1、2の事由であれば分かりやすいでしょうが、3、4、5に関しては、人によっては捉え方や判断も異なります。

欠格とされた当事者が納得できなければ、訴訟により裁判所の判断をあおぐことになるでしょう。

登記手続き

遺産分割協議により特定の不動産を特定の相続人に相続登記する場合、相続欠格者は手続きに関与しません(できません)。

しかし、相続登記申請の際に提出する遺産分割協議書には、相続人全員が記名・押印し、各自の印鑑証明書を添付しなければいけません。

単に相続欠格者の記名・押印のない遺産分割協議書を提出しただけでは、相続人全員分の記名・押印が無いとして申請が却下されてしまいます。

そこで、法務局に記名・押印のない相続人は相続欠格者であることを知らせるために「相続欠格証明書」を提出することになります。

欠格者当人が、自分は欠格に該当する旨の内容の書面に記名・押印し、印鑑証明書を添付します。

つまり、欠格事由に該当すれば当然に欠格者となり、相続手続きから排除できるが、実際に相続手続きを進めるには「相続欠格証明書」の作成するために欠格者に協力してもらう必要があります。

欠格が問題となるようなケースは、それなりに相続財産もあるでしょうが、何も相続できない欠格者の協力を期待することは難しいです。

協力を得られない場合は、訴訟を提起し裁判所に判断してもらい、判決書を得て手続きをすることになります。

欠格に関する裁判

どのような場合に欠格事由に該当するか、破棄したら、少しでも変造したら欠格に該当するのか、過去において裁判でいろいろ争われています。

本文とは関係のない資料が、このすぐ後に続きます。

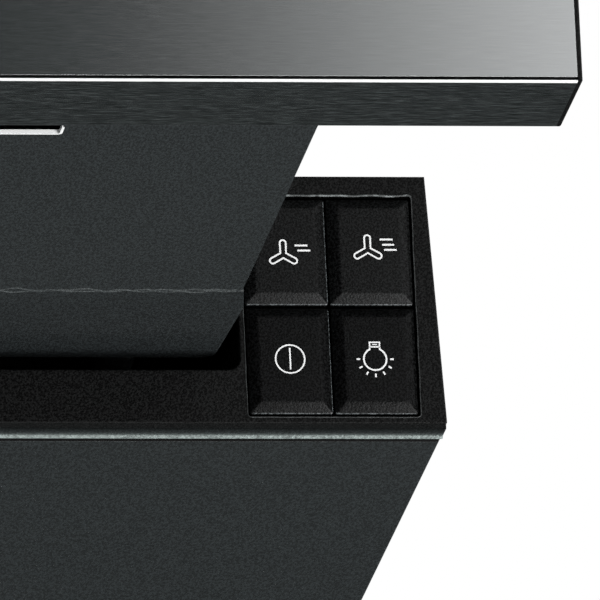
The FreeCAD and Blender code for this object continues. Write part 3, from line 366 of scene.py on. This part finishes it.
def brushed(name, colour, rough, depth, anisotropy, streaks, groove=False):
    """Metal brushed along X. Its level faces show longer, wavy streaks as well."""
    s = Shade(name, colour, rough, 1.0, Anisotropic=anisotropy, Anisotropic_Rotation=0.25)
    direction = s.node("ShaderNodeCombineXYZ")
    direction.inputs["X"].default_value = 1.0
    s.link(direction.outputs[0], s.shader.inputs["Tangent"])
    edge = s.soft_edges(0.0003)
    facing = s.node("ShaderNodeSeparateXYZ")
    s.link(s.node("ShaderNodeNewGeometry").outputs["True Normal"], facing.inputs[0])
    level = s.math("ABSOLUTE", facing.outputs["Z"])
    fine = s.noise(7000.0, 3.0, 0.6, 0.0, s.stretched((0.02, 1.0, 1.0)))
    streak = s.noise(2100.0, 3.0, 0.7, 0.35, s.stretched((0.1, 1.0, 1.0)))
    base = s.mix(s.ramp(fine, (0.35, 0.0), (0.65, 1.0)), scaled(colour, 0.96), scaled(colour, 1.04))
    wavy = s.ramp(streak, (0.34, 1 - streaks), (0.5, 1.0 - streaks * 0.2), (0.66, 1 + streaks * 1.2))
    base = s.mix(level, base, s.mix(1.0, base, wavy, "MULTIPLY"))
    # painted shade in the groove above the bar's bright edge strip
    if groove:
        base = groove_painted_shade(s, base)
    # painted highlight: the edges are mixed towards a lighter colour
    base = s.mix(s.math("MULTIPLY", edge, 0.4), base, scaled(colour, 1.4))
    s.bump(fine, depth)
    return s.done(base, s.ramp(streak, (0.3, rough - 0.03), (0.7, rough + 0.03)))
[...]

いくつかの裁判例をあげますので、ご参考にしてください。

  • 遺言書を保管していた相続人は被相続人の死後約10年もの間検認手続きをしなかったが、相続において自身が不当な利益を得る目的であったとはいえないとして、相続欠格に該当しないと判断。
  • 遺言書の方式に不備がありそれを相続人が訂正しても、その行為が遺言者の意思を実現させるために形式を整えるだけの目的であれば相続欠格には当たらない。
  • 公正証書遺言を保管していた相続人が、その存在を明かさずに遺産分割協議を成立させたとしても、他の相続人が遺言書の存在を知っていた場合は遺言書の隠匿には該当しない。
  • 遺留分減殺の請求を受けるのを回避するために数年もの間遺言書を秘匿したことは、欠格事由に該当する。

重要な判断の基準として「その行為が相続に関して不当な利益を目的とするものかどうか」があります。

裁判所は、行為及び不当な利益を得る目的(二重の故意)が必要としています。

上記の判例は、いろいろな背景のもとに判断されたものなので、実際に欠格事由に該当するかどうかは専門家である弁護士にご相談されることおおススメします。